|12 Months Ended
Dec. 31, 2020
|Subsequent Events [Abstract]
21. Subsequent Events
On February 24, 2021, Cyprium announced the execution of an asset purchase agreement with Sentynl Therapeutics, Inc. (“Sentynl”), a U.S.-based specialty pharmaceutical company owned by the Zydus Group. The asset purchase agreement commits Sentynl to an upfront cash payment to Cyprium of $8.0 million for development, a $3.0 million cash milestone payment at NDA acceptance, the purchase price of $9.0 million, as well as potential sales milestones totaling $255.0 million. Royalties on CUTX-101 net sales range from the mid-single digits up to the mid-twenties are also payable.
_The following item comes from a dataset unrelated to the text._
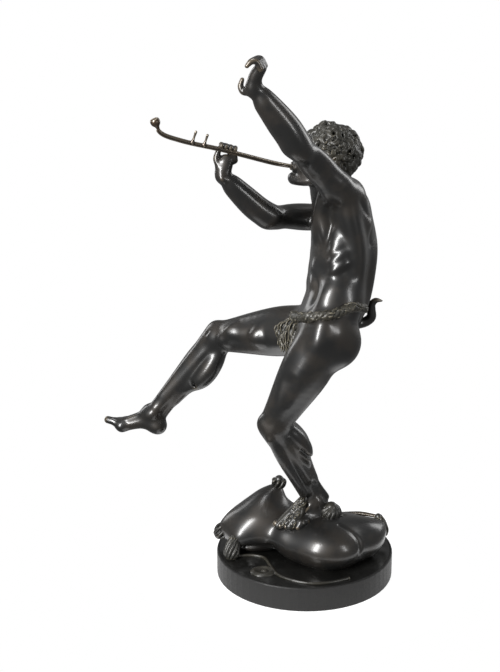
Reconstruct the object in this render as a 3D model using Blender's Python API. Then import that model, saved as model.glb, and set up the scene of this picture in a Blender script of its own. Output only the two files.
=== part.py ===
"""A bronze statuette of a dancing faun who plays a double flute.

He stands on one foot on two tied wineskins, cast with their ground, which is
let into a round plinth.  Metres, +Z up, origin at the centre of the plinth's
underside.  The faun faces -X and his left side faces -Y.
"""
import bpy
import bmesh
import numpy as np

# Driving dimensions, in metres
FIGURE_HEIGHT = 0.500        # the faun's own height, if he stood up straight
PLINTH_DIAMETER = 0.190
PLINTH_HEIGHT = 0.027
PLINTH_BEVEL = 0.0012        # rounding of the plinth's upper and lower edge
RIM_WIDTH = 0.0024           # plinth left standing round the bronze ground
GROUND_THICKNESS = 0.0042
GROUND_CROWN = 0.0014        # rise of the ground from its edge to its middle
PIPE_DIAMETER = 0.0027
PIPE_SPREAD = 0.0025         # between the two pipes' centre lines
BELL_DIAMETER = 0.0100
KEY_DIAMETER = 0.0030        # the two stubs on the flute
KEY_LENGTHS = (0.0125, 0.0115)
CLEARANCE = 0.0003           # gap between touching pieces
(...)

Cyprium will retain development responsibility of CUTX-101 through approval of the NDA by the FDA, and Sentynl will be responsible for commercialization of CUTX-101 as well as progressing newborn screening activities. Continued development of CUTX-101 will be overseen by a Joint Steering Committee consisting of representatives from Cyprium and Sentynl. Cyprium will retain 100% ownership over any FDA priority review voucher that may be issued at NDA approval for CUTX-101.
On February 12, 2021, Avenue resubmitted its NDA to the FDA for IV Tramadol. The NDA for IV Tramadol was resubmitted following the receipt of official minutes from a Type A meeting with the FDA, which was conducted following a CRL issued by the FDA in October 2020. The resubmission included revised language relating to the proposed product label and a report relating to terminal sterilization validation. On February 26, 2021, Avenue received an acknowledgement letter from the FDA that Avenue’s resubmission of its NDA is a complete, class 1 response to the CRL, and a Prescription Drug User Fee Act goal date has been set for April 12, 2021.
8% Cumulative Convertible Class A Preferred Offering
In March 2021, our partner company Journey is conducting an offering to accredited investors of 8% Cumulative Convertible Class A Preferred Stock in an aggregate minimum amount of $12.5 million and an aggregate maximum amount of $30.0 million, which may be increased if Journey and the placement agent agree to do so. Dividends on the Journey preferred stock will be paid quarterly in shares of the Company’s common based upon a 7.5% discount to the average trading price over the 10-day period preceding the dividend payment date. The approximate number of shares issuable as a dividend per quarter, based upon the Company’s common stock price as of March 26, 2021, would be 72,849 shares if the minimum amount is raised and 174,838 if the maximum amount is raised.
In addition, if the Journey preferred stock has not been converted into Journey common stock upon a sale of Journey or a financing of Journey in an amount of at least $25.0 million within a year of the closing (extendable by another six months at Journey’s option), the Journey preferred stock will be exchanged for shares of the Company’s common stock, also based upon a 7.5% discount to the average Company common stock trading price over the 10-day period preceding such exchange. The approximate number of the Company’s common shares issuable upon such exchange would be approximately 3.4 million shares if the minimum amount is sold and 8.1 million if the maximum amount is sold, in each case based upon the Company’s common stock price as of March 26, 2021. The Company will be obligated to file one or more registration statements covering the issuance of shares that result from such dividends/exchange. As consideration for the foregoing Journey will issue to the Company additional shares of Journey common stock, debt securities, or a combination of the foregoing. From the initial closing on March 31, 2021, the Company raised gross proceeds of $12.5 million.